» **Aim**: Please output the data below exactly as given, starting at its first line and stopping after the line that contains "slot_angle = 22; // [10:1:24]".

↓

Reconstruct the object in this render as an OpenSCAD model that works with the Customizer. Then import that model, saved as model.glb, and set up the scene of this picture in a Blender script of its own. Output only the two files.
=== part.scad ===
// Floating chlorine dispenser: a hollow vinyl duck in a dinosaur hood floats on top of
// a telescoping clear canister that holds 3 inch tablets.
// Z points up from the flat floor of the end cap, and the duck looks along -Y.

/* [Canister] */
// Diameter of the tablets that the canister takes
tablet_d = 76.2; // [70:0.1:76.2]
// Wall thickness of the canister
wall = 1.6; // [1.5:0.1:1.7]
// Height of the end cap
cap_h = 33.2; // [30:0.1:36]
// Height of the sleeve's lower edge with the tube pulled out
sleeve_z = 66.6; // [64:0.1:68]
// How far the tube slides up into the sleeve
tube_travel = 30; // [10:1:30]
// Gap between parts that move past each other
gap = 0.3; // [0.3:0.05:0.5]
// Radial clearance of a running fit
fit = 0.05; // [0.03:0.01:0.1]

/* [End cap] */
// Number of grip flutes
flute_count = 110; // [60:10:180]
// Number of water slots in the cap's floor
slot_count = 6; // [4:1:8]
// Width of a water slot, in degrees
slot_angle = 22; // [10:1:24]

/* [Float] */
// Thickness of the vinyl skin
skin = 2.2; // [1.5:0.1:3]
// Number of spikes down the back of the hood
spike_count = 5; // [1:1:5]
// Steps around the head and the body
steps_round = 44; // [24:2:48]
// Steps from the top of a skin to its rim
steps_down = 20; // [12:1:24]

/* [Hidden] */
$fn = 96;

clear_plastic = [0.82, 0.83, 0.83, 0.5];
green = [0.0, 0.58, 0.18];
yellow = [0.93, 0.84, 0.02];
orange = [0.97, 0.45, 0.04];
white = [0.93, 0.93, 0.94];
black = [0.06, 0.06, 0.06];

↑

» **Task output**:
Reconstruct the object in this render as an OpenSCAD model that works with the Customizer. Then import that model, saved as model.glb, and set up the scene of this picture in a Blender script of its own. Output only the two files.
=== part.scad ===
// Floating chlorine dispenser: a hollow vinyl duck in a dinosaur hood floats on top of
// a telescoping clear canister that holds 3 inch tablets.
// Z points up from the flat floor of the end cap, and the duck looks along -Y.

/* [Canister] */
// Diameter of the tablets that the canister takes
tablet_d = 76.2; // [70:0.1:76.2]
// Wall thickness of the canister
wall = 1.6; // [1.5:0.1:1.7]
// Height of the end cap
cap_h = 33.2; // [30:0.1:36]
// Height of the sleeve's lower edge with the tube pulled out
sleeve_z = 66.6; // [64:0.1:68]
// How far the tube slides up into the sleeve
tube_travel = 30; // [10:1:30]
// Gap between parts that move past each other
gap = 0.3; // [0.3:0.05:0.5]
// Radial clearance of a running fit
fit = 0.05; // [0.03:0.01:0.1]

/* [End cap] */
// Number of grip flutes
flute_count = 110; // [60:10:180]
// Number of water slots in the cap's floor
slot_count = 6; // [4:1:8]
// Width of a water slot, in degrees
slot_angle = 22; // [10:1:24]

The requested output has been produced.